Globally, investors are leaning into energy-transition assets that expand renewable capacity and modernise infrastructure. That trend naturally favours distributed solutions, which can be rolled out faster and sidestep many of the long delays that come with building new transmission lines and securing grid connections. KPMG’s Energy Transition Investment Outlook points to rising opportunities across storage, electrification, and efficiency as capital keeps flowing into the transition.  

In Australia, the IGCC’s 2025 State of Net Zero Investment reports survey responses from 65 investors managing about AU$4.2 trillion on behalf of Australians, with more than three-quarters having net zero by 2050 targets. These signals support ongoing allocations to renewables, including distributed solar, BESS, and localised infrastructure.  
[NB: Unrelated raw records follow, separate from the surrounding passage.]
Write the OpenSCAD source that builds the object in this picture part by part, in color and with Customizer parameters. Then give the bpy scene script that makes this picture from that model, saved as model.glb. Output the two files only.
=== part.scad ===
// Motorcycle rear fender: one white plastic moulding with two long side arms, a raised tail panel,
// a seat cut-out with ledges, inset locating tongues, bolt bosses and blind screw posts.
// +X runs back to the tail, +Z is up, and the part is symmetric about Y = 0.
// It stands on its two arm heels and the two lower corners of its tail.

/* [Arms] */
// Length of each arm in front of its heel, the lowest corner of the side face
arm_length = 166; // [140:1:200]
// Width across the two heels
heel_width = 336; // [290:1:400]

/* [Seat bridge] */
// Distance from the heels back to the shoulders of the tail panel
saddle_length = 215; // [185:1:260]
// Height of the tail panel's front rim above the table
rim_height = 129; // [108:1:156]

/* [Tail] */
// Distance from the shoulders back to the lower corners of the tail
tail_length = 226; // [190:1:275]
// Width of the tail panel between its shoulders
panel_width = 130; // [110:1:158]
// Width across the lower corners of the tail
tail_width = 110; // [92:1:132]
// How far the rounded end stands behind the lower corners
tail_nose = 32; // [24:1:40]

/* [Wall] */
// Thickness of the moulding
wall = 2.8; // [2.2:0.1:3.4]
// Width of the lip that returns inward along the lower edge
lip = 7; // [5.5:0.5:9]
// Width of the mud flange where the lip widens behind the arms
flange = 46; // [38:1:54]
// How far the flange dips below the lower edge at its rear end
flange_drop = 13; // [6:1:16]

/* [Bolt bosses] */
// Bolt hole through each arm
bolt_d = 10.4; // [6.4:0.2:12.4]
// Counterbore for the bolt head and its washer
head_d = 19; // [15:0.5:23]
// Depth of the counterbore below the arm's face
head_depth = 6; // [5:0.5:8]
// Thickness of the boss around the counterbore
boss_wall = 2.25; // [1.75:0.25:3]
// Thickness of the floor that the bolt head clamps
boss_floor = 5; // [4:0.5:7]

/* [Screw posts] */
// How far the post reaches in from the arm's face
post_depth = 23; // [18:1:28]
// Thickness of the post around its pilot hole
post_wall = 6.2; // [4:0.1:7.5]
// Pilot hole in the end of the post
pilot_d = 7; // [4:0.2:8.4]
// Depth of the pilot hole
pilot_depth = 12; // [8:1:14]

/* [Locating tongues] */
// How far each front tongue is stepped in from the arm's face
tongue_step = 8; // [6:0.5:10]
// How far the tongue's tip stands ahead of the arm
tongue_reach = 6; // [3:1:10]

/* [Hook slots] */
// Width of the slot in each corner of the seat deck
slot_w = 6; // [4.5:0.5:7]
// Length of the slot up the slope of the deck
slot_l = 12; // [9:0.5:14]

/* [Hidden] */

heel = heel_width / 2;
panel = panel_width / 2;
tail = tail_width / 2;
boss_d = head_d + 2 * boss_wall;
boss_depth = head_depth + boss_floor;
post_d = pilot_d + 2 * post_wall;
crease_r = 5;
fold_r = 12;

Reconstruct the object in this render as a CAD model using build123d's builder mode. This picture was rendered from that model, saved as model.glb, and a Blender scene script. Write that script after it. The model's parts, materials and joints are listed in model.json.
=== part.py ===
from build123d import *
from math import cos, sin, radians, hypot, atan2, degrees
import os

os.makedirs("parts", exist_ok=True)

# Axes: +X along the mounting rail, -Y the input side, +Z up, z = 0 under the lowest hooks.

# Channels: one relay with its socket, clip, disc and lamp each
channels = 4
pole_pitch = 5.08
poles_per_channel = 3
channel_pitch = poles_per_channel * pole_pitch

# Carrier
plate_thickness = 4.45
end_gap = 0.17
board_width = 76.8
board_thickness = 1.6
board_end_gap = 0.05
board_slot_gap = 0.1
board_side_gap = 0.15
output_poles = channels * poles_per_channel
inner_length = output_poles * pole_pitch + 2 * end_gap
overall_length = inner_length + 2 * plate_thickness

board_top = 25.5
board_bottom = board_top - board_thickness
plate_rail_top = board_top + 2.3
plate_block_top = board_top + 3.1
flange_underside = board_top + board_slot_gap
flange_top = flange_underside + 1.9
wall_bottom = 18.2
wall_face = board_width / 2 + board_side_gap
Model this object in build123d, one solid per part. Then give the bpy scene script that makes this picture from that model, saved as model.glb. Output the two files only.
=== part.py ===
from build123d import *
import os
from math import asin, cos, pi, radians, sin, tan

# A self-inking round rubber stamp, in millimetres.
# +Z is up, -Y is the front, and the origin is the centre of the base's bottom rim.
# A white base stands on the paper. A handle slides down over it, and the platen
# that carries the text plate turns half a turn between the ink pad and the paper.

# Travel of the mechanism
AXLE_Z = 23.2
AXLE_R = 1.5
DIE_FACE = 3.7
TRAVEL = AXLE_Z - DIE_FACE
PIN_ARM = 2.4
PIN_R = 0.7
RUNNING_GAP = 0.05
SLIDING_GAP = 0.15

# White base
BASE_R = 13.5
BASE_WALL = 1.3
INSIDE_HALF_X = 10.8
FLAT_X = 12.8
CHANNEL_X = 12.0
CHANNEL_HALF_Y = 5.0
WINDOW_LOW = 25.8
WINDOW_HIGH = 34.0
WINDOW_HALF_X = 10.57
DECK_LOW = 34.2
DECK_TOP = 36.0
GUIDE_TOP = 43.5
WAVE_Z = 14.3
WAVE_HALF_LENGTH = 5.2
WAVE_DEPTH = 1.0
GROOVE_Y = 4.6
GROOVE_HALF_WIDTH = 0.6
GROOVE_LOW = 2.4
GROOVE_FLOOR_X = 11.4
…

Why distributed now: advantages over utility-scale projects 

distributed energy and BESS 

Utility-scale builds are running into bottlenecks. Investor surveys point to transmission delays, slow planning approvals, and costly, slow grid connections as the main reasons capital is held up, pushing money toward projects that can be delivered faster and with fewer grid hurdles. Distributed solutions are also more flexible. They can be delivered site by site, scaled gradually, and tailored to local load, tariffs, and grid capacity.

Analysis of 2025 trends highlights growth in virtual power plants, onsite storage, and multi-site EV charging, enabling businesses and funds to stage capex, manage risk, and utilise available grid capacity as it comes online. 

Grid data backs the shift. In Q2 2025, distributed solar PV set new quarter records across all NEM regions, lowering daytime operational demand, while broader network constraints still challenge large, connection-dependent assets. That makes distributed energy a faster way to add capacity and resilience.  

As Arche Energy CEO and founder Andrew Murdoch puts it: 

“The combination of increasing wholesale electricity costs — combined with substantial increases in network charges — incentivises homes and businesses with access to roof space to provide their own power. So, it makes sense that smart fund managers are pursuing opportunities to invest in decentralised systems”.  

The Australian market is sending clear signals 

The Australian market is sending clear signals 

Prices and tariffs are sending a clear signal. The AER’s draft Default Market Offer points to power bills rising from July 2025, about 2.5% to 9% for households and 4.2% to 8.2% for small businesses, mainly from higher wholesale and network costs.  

At the network level, Ausgrid’s 2025–2026 price list includes demand-based charges for small businesses (eg EA256 consists of a peak demand charge per kW per day). That’s why storage and load-shifting matter for managing bills. 

Policy is pushing in the same direction. The Commonwealth and states are using Renewable Energy Transformation Agreements (RETAs) to help reach 82% renewable electricity by 2030, with minimum capacity allocations flowing through the Capacity Investment Scheme, supporting more storage and distributed energy to be built sooner. 

DER and community batteries are scaling. The Australian Renewable Energy Agency (ARENA) has conditionally approved up to $143m for up to 370 community batteries (around 281MWh) to relieve local constraints and unlock more rooftop solar.  

At the same time, rooftop solar supplied 12.8% of Australia’s electricity in H1 2025, reinforcing the case for distributed energy storage close to customers.  

How distributed energy and BESS deliver value for investors and businesses 

Private capital is backing assets that sit close to customers because they are faster to deliver and easier to scale site by site. For Australian businesses, combining distributed energy storage with solar and EV charging can help reduce peak demand, smooth bills, and enhance resilience. 

Behind-the-meter solar and batteries 

On many business tariffs, demand charges are set by your highest 15- to 30-minute interval during peak times (as recorded by smart meters). Pairing rooftop solar with BESS solutions lets sites shift load and trim those peaks, stabilising costs across the year.  

EV charging and fleets 

Batteries at depots can buffer fast charging so it doesn’t spike demand, while public networks are expanding to support fleet operations.  

Recent programs include NSW’s funding for 246 fast and ultra-fast sites and South Australia’s statewide network delivered with RAA (alongside the Commonwealth’s Driving the Nation backbone with NRMA) making staged, site-by-site electrification more practical. 

Community and precinct batteries 

Community and precinct batteries 

ARENA has backed hundreds of community batteries nationwide to ease local constraints, unlock more rooftop solar, and provide shared resilience benefits for towns, schools, and public facilities, strengthening the case for storage close to customers, not just large, centralised assets. 

Distributed assets create value where energy is used: lower peaks, steadier bills, and a clearer path to electrify fleets.